STATED EXERCISE
Note each line where "with" appears, and copy it.

SOURCE EXCERPT
--- --- ---

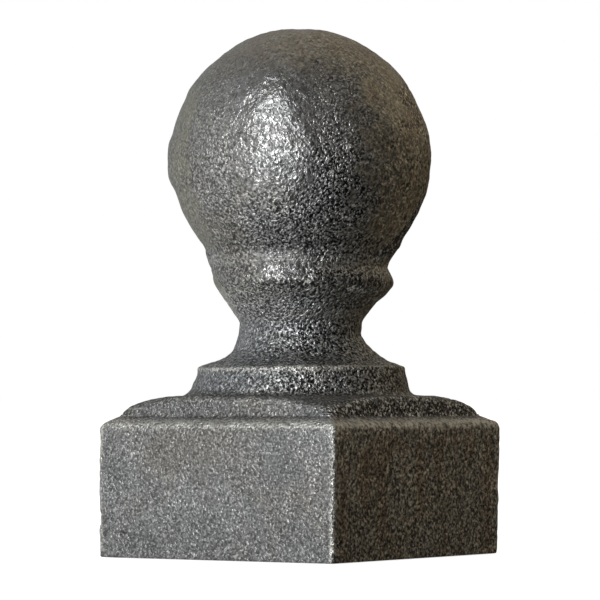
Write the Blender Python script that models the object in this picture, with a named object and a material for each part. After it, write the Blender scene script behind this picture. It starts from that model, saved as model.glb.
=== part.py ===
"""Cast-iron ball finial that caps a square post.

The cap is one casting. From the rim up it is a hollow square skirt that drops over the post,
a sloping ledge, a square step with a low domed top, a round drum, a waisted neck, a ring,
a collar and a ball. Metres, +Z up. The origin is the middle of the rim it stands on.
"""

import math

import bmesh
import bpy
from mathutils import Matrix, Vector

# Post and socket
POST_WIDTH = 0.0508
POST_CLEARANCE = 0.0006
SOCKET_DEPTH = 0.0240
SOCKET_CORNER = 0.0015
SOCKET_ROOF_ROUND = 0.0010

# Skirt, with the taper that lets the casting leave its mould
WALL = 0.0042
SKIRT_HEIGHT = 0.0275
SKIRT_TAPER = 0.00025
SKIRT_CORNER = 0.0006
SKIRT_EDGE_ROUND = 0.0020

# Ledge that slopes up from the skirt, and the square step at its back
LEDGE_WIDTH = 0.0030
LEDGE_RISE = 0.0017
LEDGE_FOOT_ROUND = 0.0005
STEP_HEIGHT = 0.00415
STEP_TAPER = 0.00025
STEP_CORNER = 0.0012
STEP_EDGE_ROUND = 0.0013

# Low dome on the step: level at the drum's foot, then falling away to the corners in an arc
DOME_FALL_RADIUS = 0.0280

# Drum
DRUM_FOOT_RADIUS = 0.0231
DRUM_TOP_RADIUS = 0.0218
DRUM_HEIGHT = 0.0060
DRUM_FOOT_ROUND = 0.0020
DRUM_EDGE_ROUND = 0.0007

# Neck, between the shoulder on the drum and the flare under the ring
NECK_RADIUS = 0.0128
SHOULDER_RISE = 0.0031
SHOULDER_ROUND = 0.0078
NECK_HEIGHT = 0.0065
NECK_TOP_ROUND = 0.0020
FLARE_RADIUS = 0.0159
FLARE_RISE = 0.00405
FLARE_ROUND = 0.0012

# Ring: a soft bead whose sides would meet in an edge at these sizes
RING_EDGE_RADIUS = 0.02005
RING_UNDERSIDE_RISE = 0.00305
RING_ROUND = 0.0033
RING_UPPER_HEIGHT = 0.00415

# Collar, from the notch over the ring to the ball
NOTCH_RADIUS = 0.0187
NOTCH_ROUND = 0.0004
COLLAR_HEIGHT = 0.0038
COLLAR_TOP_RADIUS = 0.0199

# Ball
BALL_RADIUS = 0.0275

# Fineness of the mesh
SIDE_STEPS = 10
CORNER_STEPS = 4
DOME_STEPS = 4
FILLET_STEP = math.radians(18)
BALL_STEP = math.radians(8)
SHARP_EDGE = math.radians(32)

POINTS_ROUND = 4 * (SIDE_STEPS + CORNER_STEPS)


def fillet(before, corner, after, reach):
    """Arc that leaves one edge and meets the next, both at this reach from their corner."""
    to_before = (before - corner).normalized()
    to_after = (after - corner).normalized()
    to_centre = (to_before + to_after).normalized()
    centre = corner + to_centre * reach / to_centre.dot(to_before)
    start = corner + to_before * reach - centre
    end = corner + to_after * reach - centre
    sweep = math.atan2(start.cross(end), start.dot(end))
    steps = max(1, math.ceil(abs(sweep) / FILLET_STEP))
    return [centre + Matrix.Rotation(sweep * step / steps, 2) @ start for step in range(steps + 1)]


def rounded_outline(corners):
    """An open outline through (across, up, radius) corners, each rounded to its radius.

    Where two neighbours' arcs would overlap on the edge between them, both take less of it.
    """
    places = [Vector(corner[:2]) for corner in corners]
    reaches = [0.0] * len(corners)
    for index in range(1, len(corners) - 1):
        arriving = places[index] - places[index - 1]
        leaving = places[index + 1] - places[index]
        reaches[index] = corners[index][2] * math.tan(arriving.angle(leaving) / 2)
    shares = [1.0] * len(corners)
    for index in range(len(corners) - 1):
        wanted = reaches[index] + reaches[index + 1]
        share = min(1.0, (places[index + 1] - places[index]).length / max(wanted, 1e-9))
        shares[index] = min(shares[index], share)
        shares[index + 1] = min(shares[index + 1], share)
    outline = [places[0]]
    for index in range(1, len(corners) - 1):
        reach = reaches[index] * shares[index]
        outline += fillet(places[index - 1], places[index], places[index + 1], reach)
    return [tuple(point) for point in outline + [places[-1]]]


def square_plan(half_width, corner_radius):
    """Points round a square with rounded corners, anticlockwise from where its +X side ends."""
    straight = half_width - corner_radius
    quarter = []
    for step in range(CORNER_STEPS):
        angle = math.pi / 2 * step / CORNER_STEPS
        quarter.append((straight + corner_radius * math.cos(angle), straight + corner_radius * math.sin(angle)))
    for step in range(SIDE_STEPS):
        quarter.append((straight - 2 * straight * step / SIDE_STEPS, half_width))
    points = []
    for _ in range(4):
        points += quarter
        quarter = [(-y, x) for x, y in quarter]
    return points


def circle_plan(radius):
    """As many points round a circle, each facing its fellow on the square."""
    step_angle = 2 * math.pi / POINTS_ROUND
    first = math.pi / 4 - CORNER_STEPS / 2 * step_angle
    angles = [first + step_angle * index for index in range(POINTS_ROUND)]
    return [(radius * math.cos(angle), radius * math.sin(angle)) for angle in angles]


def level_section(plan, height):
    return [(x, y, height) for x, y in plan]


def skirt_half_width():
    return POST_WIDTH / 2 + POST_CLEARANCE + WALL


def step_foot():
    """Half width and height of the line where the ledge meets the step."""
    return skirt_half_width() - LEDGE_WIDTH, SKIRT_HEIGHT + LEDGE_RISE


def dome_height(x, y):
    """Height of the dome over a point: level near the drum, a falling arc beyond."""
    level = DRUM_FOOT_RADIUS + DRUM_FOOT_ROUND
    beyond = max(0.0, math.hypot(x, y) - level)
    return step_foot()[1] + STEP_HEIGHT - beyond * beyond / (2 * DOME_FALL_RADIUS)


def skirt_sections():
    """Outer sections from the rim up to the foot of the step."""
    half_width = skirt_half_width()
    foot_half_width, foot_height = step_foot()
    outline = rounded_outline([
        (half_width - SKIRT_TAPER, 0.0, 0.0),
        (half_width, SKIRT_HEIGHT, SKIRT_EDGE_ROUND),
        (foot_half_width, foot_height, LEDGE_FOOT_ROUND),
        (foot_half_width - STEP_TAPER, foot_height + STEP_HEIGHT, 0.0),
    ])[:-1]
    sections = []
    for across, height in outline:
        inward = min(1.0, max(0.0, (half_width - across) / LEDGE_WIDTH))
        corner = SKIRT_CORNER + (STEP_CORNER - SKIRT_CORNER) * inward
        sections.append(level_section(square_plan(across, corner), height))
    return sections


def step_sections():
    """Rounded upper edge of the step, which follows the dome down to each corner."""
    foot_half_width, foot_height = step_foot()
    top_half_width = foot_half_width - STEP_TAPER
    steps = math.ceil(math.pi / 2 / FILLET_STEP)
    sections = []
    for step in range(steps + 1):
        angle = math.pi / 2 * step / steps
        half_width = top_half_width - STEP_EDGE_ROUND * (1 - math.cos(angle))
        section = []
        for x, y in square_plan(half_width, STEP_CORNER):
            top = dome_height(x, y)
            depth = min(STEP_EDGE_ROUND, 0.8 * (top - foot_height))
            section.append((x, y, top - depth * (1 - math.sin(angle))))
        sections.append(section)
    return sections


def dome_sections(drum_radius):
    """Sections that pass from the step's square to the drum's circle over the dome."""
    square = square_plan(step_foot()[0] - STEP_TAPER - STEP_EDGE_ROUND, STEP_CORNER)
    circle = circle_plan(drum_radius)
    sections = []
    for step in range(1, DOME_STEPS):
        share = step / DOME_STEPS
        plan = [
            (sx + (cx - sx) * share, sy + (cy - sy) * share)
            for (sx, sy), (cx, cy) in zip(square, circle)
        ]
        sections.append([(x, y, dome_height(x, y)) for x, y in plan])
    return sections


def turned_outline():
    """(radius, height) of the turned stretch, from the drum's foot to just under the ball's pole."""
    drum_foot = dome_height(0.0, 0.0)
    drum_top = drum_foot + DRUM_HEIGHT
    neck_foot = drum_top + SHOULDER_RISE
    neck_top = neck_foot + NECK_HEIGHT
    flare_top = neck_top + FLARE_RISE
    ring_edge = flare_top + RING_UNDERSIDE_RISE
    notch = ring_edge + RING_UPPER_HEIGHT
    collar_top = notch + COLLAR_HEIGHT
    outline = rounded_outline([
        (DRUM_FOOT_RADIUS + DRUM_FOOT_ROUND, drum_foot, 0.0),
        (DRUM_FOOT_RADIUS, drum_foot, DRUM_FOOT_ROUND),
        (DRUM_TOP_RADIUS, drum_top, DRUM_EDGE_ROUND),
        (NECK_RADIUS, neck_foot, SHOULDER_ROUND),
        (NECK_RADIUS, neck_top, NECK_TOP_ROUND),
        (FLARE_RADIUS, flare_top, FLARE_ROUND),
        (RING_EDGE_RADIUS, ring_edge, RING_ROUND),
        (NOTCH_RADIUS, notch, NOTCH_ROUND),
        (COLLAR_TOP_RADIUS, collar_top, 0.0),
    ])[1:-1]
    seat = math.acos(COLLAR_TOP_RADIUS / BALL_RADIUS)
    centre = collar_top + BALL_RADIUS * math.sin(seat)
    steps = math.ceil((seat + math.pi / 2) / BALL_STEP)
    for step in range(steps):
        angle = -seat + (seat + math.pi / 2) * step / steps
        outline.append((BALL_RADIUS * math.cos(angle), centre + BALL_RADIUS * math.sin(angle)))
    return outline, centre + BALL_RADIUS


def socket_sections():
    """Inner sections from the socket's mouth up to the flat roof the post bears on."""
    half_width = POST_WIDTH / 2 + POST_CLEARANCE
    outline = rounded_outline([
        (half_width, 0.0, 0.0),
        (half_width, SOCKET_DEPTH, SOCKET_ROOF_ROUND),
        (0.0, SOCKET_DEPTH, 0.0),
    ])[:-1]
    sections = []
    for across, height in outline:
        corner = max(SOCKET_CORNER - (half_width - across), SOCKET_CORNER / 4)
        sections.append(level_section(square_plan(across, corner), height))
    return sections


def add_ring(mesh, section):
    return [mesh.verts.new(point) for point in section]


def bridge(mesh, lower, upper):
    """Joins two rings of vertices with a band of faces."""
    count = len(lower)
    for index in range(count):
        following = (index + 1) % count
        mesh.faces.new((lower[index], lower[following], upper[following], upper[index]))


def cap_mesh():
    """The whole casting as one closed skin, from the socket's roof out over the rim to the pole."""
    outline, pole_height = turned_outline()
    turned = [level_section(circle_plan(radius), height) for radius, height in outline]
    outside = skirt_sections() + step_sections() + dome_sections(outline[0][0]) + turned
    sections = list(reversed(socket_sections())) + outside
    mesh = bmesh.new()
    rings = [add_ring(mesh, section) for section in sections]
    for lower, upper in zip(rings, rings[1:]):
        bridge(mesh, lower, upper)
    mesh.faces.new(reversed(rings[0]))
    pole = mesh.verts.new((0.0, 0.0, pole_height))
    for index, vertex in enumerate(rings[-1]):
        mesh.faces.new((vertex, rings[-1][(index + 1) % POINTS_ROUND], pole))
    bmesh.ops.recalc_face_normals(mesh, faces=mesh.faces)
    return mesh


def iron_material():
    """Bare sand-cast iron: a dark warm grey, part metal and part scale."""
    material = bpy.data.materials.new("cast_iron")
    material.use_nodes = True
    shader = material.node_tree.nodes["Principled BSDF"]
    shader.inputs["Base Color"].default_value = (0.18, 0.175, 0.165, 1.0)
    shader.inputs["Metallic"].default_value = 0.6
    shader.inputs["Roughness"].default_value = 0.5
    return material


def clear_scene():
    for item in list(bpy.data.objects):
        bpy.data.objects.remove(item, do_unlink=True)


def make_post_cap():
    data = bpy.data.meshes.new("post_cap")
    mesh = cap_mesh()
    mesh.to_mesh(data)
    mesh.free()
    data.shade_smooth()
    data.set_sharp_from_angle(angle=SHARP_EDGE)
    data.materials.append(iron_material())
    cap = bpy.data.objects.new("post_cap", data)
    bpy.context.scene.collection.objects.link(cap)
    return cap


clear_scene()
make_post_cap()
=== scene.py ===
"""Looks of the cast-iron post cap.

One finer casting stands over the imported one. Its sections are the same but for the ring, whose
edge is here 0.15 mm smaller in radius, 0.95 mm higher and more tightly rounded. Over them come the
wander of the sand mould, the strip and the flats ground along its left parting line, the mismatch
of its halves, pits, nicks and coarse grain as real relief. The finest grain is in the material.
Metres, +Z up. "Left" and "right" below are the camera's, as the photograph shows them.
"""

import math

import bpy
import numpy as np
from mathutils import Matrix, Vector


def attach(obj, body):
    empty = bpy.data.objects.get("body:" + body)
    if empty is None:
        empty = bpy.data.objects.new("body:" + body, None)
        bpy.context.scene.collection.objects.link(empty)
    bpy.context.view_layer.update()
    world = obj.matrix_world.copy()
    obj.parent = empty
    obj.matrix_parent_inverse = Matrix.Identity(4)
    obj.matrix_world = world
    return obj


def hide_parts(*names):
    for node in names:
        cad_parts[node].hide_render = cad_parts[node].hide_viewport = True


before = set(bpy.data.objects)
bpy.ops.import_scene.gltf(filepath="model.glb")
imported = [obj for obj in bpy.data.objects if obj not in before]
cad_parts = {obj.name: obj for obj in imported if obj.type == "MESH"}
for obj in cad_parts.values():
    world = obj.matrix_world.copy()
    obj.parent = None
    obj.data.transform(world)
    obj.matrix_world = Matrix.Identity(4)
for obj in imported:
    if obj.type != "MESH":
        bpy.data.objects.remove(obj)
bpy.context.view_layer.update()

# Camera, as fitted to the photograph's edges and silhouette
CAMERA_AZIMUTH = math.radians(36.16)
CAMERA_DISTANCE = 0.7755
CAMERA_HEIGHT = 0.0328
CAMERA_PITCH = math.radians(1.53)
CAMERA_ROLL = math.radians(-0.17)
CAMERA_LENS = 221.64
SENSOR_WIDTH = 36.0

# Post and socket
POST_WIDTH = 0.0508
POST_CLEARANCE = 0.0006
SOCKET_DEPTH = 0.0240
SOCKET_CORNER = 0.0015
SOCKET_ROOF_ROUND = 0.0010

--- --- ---

SOLUTION BELOW
Write the Blender Python script that models the object in this picture, with a named object and a material for each part. After it, write the Blender scene script behind this picture. It starts from that model, saved as model.glb.
a sloping ledge, a square step with a low domed top, a round drum, a waisted neck, a ring,
# Skirt, with the taper that lets the casting leave its mould
    """Points round a square with rounded corners, anticlockwise from where its +X side ends."""
    """Joins two rings of vertices with a band of faces."""